## DATASET EXTRACT
— Start —

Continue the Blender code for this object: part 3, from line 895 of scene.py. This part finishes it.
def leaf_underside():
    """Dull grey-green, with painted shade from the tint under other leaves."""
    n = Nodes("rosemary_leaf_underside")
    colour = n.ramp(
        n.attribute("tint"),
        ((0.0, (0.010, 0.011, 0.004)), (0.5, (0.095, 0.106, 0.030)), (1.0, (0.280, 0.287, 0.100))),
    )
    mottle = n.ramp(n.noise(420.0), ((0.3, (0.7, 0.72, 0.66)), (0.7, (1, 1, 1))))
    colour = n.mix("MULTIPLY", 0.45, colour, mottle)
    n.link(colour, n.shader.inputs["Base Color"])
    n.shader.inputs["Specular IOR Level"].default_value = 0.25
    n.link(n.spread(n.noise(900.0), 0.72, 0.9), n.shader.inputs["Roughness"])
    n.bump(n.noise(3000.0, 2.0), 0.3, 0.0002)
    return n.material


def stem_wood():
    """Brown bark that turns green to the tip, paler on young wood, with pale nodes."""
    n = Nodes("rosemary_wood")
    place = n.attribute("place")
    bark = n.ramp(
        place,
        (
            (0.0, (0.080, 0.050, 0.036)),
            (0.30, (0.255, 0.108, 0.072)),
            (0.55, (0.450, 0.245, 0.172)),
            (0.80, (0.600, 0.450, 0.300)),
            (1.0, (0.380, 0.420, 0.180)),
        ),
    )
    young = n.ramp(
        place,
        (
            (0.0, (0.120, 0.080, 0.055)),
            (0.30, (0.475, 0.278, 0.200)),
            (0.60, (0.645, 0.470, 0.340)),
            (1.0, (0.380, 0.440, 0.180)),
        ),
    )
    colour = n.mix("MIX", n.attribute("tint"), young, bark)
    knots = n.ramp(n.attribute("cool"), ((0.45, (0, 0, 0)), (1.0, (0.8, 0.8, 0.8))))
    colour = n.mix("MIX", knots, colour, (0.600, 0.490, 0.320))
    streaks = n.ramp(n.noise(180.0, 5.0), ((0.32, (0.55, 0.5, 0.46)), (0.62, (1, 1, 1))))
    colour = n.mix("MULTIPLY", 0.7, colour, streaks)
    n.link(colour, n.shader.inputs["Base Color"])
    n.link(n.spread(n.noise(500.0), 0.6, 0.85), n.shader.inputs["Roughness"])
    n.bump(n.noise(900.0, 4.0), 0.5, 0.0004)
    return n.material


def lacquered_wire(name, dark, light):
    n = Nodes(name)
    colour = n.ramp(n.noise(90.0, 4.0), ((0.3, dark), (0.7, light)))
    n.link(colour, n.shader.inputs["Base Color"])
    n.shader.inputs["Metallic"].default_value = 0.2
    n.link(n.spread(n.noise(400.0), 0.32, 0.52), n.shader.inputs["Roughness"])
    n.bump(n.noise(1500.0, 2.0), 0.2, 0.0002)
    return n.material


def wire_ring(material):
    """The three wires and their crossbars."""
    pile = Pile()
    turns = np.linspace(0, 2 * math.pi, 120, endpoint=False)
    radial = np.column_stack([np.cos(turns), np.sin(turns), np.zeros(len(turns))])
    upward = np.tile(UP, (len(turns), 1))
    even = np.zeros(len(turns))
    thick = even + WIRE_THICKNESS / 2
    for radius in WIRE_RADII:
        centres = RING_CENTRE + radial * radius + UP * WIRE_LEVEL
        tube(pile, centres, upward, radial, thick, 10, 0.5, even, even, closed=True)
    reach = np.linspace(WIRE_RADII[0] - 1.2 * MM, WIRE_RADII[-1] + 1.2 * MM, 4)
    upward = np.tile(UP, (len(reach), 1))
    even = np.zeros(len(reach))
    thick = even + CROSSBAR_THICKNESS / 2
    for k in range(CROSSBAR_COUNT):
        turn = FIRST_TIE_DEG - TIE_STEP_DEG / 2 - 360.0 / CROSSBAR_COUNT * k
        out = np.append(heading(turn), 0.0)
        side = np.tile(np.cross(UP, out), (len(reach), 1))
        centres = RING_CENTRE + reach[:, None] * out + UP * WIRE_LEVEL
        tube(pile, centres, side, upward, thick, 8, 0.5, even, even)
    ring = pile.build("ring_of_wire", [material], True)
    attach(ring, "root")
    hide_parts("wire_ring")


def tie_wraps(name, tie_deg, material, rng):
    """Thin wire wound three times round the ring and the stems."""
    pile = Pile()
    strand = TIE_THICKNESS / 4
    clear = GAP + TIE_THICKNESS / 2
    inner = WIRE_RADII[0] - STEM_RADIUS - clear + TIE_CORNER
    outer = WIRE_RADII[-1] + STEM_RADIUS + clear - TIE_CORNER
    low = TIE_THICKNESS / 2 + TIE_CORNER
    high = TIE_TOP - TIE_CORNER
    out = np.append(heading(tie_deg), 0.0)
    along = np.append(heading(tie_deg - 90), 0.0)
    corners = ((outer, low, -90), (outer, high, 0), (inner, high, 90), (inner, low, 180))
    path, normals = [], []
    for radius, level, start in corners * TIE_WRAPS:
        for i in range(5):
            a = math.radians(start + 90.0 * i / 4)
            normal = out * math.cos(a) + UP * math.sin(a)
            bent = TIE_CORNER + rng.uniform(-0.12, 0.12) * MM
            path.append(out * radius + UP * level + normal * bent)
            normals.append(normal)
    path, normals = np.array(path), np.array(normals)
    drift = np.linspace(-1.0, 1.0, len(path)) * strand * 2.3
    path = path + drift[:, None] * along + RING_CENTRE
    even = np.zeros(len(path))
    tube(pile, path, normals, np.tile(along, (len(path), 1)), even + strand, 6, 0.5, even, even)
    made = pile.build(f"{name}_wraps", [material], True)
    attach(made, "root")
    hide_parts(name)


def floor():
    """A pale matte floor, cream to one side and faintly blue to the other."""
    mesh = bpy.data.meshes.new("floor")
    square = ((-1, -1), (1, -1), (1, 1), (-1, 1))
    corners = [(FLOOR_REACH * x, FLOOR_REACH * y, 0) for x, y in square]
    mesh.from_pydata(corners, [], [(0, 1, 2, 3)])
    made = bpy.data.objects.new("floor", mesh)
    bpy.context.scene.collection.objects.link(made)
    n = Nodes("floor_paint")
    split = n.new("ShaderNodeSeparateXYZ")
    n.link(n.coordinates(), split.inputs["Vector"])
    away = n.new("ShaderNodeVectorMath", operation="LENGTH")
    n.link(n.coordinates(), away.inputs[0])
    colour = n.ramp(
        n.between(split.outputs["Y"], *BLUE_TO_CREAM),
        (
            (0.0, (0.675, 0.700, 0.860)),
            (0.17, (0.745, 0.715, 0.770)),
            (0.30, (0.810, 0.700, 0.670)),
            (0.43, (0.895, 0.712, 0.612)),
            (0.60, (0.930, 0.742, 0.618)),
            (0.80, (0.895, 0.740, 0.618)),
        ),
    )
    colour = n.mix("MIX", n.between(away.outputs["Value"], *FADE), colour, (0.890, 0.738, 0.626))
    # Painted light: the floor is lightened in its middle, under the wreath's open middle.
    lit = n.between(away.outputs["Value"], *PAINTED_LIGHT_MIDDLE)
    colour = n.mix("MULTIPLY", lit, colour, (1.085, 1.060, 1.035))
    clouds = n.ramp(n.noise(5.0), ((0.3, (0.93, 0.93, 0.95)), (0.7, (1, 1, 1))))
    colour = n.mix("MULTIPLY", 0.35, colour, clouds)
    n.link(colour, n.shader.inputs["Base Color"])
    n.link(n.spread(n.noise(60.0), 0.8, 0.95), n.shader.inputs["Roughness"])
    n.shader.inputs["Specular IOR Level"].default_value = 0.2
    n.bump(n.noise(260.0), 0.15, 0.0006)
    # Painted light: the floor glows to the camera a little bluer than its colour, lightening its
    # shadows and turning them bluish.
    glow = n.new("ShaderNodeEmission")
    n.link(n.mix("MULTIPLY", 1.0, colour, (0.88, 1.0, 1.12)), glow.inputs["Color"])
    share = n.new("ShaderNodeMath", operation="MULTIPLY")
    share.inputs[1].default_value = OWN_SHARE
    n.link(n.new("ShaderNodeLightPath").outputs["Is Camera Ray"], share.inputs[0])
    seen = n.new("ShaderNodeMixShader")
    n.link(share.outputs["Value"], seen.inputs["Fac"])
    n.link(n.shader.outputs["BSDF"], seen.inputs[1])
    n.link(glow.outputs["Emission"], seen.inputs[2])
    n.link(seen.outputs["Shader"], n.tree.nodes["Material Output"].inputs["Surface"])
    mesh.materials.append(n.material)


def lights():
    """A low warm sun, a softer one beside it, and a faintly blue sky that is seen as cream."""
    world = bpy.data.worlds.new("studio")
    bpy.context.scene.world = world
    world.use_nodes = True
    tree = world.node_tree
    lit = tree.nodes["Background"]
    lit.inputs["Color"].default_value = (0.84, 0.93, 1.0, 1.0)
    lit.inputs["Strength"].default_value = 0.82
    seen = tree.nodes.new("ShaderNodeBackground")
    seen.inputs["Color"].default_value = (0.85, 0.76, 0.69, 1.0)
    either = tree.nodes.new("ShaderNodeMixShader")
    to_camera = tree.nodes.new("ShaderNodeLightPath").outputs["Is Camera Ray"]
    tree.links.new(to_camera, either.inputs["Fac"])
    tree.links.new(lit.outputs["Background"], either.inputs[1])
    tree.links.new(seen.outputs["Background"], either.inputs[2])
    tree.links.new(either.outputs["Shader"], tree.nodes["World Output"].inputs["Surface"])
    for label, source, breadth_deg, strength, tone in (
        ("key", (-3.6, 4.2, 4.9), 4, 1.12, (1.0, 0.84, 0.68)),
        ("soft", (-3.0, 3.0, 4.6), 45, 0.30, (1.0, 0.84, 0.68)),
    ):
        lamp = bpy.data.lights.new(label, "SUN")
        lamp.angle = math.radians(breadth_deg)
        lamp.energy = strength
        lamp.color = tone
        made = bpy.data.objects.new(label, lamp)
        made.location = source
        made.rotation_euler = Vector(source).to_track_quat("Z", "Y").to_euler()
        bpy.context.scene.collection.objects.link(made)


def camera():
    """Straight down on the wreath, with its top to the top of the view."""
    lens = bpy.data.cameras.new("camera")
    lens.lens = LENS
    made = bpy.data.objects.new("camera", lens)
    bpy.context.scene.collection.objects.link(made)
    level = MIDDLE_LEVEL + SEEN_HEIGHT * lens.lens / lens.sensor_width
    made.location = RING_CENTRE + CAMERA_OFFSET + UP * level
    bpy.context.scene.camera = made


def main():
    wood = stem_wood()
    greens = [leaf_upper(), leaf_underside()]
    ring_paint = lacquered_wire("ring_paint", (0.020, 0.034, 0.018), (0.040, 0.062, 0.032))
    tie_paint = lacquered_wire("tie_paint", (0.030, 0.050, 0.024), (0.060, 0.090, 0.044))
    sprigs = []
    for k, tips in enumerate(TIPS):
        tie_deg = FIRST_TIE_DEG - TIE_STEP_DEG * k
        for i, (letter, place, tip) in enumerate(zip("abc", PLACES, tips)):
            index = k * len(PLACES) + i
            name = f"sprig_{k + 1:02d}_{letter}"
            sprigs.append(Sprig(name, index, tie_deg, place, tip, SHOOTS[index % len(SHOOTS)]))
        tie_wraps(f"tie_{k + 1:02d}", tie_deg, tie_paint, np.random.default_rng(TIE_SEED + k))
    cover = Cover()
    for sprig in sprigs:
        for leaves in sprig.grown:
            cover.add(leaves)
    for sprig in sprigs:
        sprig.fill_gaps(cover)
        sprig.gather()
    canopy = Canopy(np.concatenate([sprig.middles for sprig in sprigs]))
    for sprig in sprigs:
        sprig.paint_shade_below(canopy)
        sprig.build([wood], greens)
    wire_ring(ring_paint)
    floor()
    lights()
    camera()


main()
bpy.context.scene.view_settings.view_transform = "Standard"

— End —
— Start —

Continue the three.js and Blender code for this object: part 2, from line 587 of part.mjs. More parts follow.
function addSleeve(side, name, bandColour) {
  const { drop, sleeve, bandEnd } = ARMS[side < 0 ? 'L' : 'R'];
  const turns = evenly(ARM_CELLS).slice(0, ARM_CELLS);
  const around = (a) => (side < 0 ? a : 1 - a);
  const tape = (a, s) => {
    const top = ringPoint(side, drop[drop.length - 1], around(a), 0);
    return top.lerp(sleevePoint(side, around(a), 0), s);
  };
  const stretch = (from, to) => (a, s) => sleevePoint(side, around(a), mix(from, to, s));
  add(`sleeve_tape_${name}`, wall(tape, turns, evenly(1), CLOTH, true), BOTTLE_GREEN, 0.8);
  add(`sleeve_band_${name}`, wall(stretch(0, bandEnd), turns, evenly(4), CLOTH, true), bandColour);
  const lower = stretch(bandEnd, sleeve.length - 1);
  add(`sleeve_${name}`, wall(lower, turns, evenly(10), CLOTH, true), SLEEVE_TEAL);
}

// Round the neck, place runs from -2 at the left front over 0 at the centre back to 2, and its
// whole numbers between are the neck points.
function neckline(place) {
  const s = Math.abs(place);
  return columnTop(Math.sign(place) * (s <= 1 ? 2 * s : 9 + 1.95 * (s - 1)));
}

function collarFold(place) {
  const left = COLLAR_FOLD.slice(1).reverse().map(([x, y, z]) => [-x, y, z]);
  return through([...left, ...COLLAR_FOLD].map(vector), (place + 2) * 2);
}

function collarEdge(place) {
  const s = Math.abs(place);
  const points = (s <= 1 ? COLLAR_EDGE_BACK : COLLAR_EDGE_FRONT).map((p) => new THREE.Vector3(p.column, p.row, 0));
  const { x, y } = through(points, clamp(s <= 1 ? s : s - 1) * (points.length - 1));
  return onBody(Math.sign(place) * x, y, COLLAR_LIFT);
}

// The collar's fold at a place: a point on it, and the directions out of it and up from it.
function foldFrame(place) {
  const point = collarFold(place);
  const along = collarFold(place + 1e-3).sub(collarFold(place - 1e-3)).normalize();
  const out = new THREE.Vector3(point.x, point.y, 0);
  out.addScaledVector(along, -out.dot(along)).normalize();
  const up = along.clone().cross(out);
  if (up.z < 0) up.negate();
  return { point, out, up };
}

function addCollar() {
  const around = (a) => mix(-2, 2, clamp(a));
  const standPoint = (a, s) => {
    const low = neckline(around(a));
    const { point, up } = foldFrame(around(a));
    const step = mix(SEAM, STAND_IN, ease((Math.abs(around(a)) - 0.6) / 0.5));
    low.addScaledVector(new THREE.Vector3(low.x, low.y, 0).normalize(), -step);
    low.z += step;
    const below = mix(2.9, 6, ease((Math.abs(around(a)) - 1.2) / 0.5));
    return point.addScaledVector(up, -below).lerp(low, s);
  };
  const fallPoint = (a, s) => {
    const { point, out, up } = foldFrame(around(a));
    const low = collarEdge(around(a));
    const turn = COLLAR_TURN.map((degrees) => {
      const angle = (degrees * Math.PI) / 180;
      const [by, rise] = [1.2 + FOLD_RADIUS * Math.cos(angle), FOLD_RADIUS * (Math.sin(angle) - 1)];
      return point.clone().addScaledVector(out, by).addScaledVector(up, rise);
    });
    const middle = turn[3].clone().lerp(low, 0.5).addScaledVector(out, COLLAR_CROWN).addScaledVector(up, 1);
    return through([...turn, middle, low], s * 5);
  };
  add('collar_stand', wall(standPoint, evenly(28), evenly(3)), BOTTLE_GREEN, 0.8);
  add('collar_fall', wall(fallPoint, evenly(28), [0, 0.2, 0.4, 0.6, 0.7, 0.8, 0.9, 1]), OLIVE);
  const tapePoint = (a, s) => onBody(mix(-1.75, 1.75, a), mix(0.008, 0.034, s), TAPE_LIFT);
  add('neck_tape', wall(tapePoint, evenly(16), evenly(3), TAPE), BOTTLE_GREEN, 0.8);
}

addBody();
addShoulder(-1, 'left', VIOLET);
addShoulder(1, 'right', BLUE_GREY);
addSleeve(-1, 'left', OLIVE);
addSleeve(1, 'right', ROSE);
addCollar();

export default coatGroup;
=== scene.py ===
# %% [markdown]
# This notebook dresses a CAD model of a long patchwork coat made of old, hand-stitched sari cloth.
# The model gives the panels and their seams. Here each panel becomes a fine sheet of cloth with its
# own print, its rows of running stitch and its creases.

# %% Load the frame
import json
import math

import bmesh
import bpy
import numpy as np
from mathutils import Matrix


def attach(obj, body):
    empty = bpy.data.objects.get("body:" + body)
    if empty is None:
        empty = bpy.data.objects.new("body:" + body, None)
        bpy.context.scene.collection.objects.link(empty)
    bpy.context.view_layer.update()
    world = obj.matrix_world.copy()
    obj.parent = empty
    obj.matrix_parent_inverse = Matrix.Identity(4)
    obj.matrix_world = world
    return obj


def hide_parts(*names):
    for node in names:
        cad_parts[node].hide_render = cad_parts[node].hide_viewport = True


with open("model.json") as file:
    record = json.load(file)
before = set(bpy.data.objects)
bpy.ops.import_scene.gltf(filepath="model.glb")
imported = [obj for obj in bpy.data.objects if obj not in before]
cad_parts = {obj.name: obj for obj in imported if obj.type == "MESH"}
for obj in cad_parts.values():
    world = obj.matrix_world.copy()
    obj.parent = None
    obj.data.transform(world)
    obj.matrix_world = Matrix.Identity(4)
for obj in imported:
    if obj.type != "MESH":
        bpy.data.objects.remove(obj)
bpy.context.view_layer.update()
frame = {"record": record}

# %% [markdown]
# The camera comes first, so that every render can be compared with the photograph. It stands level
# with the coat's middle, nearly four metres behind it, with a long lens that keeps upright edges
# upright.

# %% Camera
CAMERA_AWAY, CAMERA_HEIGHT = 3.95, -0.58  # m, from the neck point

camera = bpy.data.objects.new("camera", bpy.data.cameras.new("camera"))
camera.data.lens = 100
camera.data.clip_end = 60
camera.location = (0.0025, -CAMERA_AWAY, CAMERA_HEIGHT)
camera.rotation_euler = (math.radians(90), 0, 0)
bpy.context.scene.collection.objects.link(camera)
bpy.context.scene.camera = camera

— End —
— Start —

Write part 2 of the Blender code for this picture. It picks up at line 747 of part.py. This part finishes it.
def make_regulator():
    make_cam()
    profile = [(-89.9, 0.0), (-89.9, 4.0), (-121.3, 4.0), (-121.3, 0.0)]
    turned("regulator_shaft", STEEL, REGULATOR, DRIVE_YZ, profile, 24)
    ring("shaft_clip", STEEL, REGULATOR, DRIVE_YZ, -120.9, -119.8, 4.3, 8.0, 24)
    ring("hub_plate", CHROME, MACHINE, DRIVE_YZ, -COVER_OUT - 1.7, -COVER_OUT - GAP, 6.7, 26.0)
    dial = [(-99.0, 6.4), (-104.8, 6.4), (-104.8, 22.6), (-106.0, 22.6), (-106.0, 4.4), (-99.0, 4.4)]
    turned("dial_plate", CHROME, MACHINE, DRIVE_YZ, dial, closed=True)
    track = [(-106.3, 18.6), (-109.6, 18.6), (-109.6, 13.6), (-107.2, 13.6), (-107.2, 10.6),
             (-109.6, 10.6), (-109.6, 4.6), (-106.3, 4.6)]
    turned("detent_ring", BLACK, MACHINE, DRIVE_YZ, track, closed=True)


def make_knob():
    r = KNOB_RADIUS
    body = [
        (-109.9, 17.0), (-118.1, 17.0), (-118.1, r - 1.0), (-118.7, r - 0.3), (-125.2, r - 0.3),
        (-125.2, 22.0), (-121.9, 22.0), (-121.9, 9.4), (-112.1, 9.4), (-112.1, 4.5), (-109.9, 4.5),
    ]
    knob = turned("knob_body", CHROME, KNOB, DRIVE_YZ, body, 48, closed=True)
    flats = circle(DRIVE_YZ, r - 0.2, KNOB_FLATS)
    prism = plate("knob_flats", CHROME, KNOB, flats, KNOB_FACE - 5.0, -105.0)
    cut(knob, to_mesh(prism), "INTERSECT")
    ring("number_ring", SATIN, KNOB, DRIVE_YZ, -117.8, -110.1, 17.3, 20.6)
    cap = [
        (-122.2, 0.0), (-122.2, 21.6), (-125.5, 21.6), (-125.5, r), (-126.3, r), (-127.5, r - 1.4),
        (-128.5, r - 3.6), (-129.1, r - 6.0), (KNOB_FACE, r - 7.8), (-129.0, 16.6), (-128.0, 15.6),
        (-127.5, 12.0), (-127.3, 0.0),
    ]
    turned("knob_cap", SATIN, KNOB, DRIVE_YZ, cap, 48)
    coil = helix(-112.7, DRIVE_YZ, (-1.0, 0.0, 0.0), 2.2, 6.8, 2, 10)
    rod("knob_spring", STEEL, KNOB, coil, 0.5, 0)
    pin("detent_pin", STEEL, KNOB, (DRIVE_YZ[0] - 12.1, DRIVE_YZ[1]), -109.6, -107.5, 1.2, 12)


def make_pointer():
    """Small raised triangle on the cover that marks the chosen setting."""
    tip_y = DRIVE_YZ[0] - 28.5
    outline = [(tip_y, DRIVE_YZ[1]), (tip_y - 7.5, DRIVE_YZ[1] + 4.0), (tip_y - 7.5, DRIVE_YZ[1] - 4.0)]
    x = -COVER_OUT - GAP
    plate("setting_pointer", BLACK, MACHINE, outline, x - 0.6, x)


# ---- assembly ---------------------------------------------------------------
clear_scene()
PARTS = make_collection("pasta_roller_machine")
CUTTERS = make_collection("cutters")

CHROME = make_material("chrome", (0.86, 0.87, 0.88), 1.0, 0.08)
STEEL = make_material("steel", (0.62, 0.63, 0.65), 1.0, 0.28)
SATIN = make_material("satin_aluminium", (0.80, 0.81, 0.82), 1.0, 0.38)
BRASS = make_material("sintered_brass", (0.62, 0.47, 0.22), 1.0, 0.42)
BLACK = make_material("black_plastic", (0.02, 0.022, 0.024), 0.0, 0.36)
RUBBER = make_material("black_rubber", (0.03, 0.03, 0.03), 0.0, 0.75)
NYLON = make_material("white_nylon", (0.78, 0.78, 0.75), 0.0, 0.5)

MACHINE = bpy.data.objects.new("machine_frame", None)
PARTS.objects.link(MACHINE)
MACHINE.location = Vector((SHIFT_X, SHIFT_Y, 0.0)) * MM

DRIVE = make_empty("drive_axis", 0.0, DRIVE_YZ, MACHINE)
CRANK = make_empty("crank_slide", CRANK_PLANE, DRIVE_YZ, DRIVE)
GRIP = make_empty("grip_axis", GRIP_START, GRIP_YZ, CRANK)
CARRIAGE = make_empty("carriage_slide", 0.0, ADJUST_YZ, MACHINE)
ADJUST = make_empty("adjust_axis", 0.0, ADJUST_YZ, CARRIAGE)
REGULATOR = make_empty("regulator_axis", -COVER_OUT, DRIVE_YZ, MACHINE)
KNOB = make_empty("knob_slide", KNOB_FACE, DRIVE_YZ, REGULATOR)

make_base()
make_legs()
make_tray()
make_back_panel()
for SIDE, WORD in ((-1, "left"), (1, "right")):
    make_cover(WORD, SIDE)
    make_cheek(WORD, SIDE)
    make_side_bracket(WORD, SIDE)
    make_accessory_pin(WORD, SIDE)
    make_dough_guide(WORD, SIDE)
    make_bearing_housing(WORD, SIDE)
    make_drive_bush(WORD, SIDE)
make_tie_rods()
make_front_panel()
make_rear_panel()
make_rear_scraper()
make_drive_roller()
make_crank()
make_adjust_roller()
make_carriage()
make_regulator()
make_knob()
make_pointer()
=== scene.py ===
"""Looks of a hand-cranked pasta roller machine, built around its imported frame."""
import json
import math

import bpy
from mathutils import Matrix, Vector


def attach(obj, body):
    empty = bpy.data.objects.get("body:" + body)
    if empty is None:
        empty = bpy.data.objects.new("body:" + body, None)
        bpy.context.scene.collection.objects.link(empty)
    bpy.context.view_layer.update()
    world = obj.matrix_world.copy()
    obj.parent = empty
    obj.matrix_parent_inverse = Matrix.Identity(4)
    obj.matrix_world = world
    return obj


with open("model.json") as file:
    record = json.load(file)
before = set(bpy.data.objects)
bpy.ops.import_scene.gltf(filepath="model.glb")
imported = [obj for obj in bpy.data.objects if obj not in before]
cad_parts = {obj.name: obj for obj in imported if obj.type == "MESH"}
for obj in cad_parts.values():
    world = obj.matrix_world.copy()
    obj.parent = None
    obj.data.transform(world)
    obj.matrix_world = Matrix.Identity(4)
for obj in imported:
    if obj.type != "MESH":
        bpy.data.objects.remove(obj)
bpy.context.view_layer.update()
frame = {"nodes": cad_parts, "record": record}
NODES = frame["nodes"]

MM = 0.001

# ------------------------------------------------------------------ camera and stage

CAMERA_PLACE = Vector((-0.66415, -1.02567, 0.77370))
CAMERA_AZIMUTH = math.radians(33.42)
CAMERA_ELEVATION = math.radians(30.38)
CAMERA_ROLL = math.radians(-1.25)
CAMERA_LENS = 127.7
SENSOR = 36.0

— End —

## GIVEN PROBLEM
Write out only the lines that run from the line containing "cad_parts[node].hide_render = cad_parts[node].hide_viewport" through the line containing "bpy.context.scene.camera = camera", both included, exactly as they appear above.

## ANSWER BELOW
        cad_parts[node].hide_render = cad_parts[node].hide_viewport = True


with open("model.json") as file:
    record = json.load(file)
before = set(bpy.data.objects)
bpy.ops.import_scene.gltf(filepath="model.glb")
imported = [obj for obj in bpy.data.objects if obj not in before]
cad_parts = {obj.name: obj for obj in imported if obj.type == "MESH"}
for obj in cad_parts.values():
    world = obj.matrix_world.copy()
    obj.parent = None
    obj.data.transform(world)
    obj.matrix_world = Matrix.Identity(4)
for obj in imported:
    if obj.type != "MESH":
        bpy.data.objects.remove(obj)
bpy.context.view_layer.update()
frame = {"record": record}

# %% [markdown]
# The camera comes first, so that every render can be compared with the photograph. It stands level
# with the coat's middle, nearly four metres behind it, with a long lens that keeps upright edges
# upright.

# %% Camera
CAMERA_AWAY, CAMERA_HEIGHT = 3.95, -0.58  # m, from the neck point

camera = bpy.data.objects.new("camera", bpy.data.cameras.new("camera"))
camera.data.lens = 100
camera.data.clip_end = 60
camera.location = (0.0025, -CAMERA_AWAY, CAMERA_HEIGHT)
camera.rotation_euler = (math.radians(90), 0, 0)
bpy.context.scene.collection.objects.link(camera)
bpy.context.scene.camera = camera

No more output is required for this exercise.